Other procedures ongoing as of 9 November 2020
Variations, suspensions or revocations to an existing marine licence
Any ongoing variation, suspension or revocation procedure commenced under the Act, whether by an operator or Scottish Ministers, will continue to be governed by the 2010 Act.
Appeals in relation to an existing marine licence
Any appeal made against the refusal by Scottish Ministers to grant a marine licence under the 2010 Act will continue to be subject to the procedure under the Marine Licensing Appeals (Scotland) Regulations 2011.
Any appeal against a notice of variation, suspension or revocation given by the Scottish Ministers will continued to be subject to the Marine Licensing Appeals (Scotland) Regulations 2011.

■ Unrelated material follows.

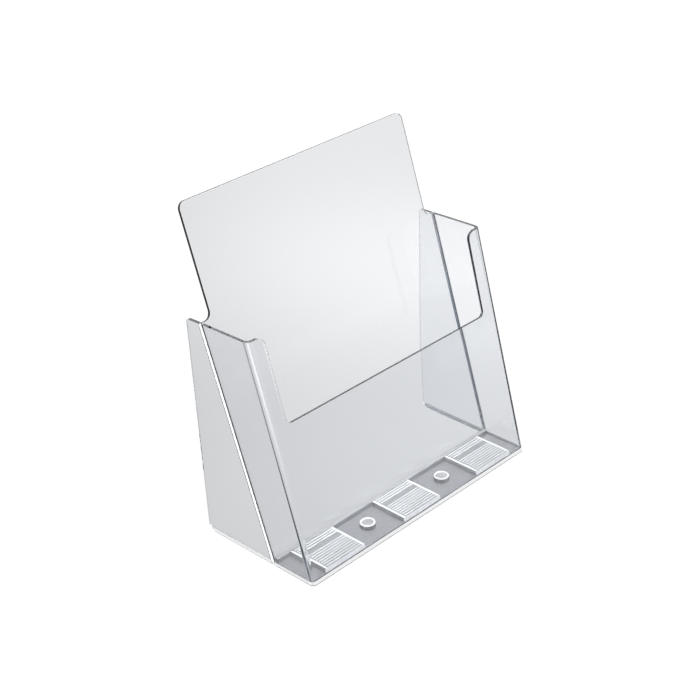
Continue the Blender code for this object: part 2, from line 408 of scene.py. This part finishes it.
def make_object(name, mesh_data, material, edge_radius=EDGE_ROUND):
    """Turn a bmesh into an object with its faces pointing out and its edges rounded."""
    bmesh.ops.recalc_face_normals(mesh_data, faces=mesh_data.faces)
    if material == panel:
        mark_foot(mesh_data)
    mesh = bpy.data.meshes.new(name)
    mesh_data.to_mesh(mesh)
    mesh_data.free()
    mesh.materials.append(material)
    mesh.shade_smooth()
    piece = bpy.data.objects.new(name, mesh)
    bpy.context.collection.objects.link(piece)
    if edge_radius:
        round_edges(piece, edge_radius)
    return piece


def loft(name, outlines, material, edge_radius=EDGE_ROUND):
    """A closed solid through outlines that all have the same number of points."""
    solid = bmesh.new()
    rings = [[solid.verts.new(point) for point in outline] for outline in outlines]
    solid.faces.new(rings[0])
    solid.faces.new(rings[-1])
    for ring_a, ring_b in zip(rings, rings[1:]):
        for i in range(len(ring_a)):
            j = (i + 1) % len(ring_a)
            solid.faces.new((ring_a[i], ring_a[j], ring_b[j], ring_b[i]))
    return make_object(name, solid, material, edge_radius)


def bake_modifiers(piece):
    """Replace the piece's mesh by what its modifiers make of it."""
    graph = bpy.context.evaluated_depsgraph_get()
    graph.update()
    shaped = bpy.data.meshes.new_from_object(piece.evaluated_get(graph))
    piece.modifiers.clear()
    piece.data = shaped


# ---- Pieces ----
def pocket_section(z):
    """The pocket front's U-shaped plan at height z: outer path, then inner path back."""
    radius = corner_radius(z)
    corner = (-half_width(z) + radius, front_y(z) + radius)
    rear = back_front_y(z) - BOND_GAP
    outer = [(-half_width(z), rear)]
    outer += arc(corner, radius, 180, 270, CORNER_STEPS)
    inner = [(-half_width(z) + WALL, rear)]
    for x, y in arc((0, 0), 1, 180, 270, CORNER_STEPS):
        inner.append((corner[0] + x * (radius - WALL),
                      corner[1] + y * (radius - WALL_ALONG_Y)))
    outline = mirrored(outer) + list(reversed(mirrored(inner)))
    return [Vector((x, y, z)) for x, y in outline]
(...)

Inquiries relating to an existing marine licence
Any inquiry underway under the 2010 Act will continue to be governed by the 2010 Act.
Procedures to govern enforcement, offences and civil sanctions
These procedures will continue to be governed by the 2010 Act.
Once any such procedures are concluded, a marine licence that remains in force would become a deemed CAR licence. In the case of an appeal against the refusal of an application, should the appeal be successful and the decision to refuse is overturned, the marine licence will become a deemed CAR licence as soon as it is granted.
Data returns and notifications under existing Marine licences
From 30 November; notification of well boat discharges must be made to email@example.com, 2 days before the discharge.
Data returns required under the Marine licence should be submitted to firstname.lastname@example.org
How to help with the transition
To assist with the transfer process, it would be helpful if prospective applicants would cease submitting new marine licence applications for sites where the existing licence expires prior to the new legislation coming into force on 9 November 2020.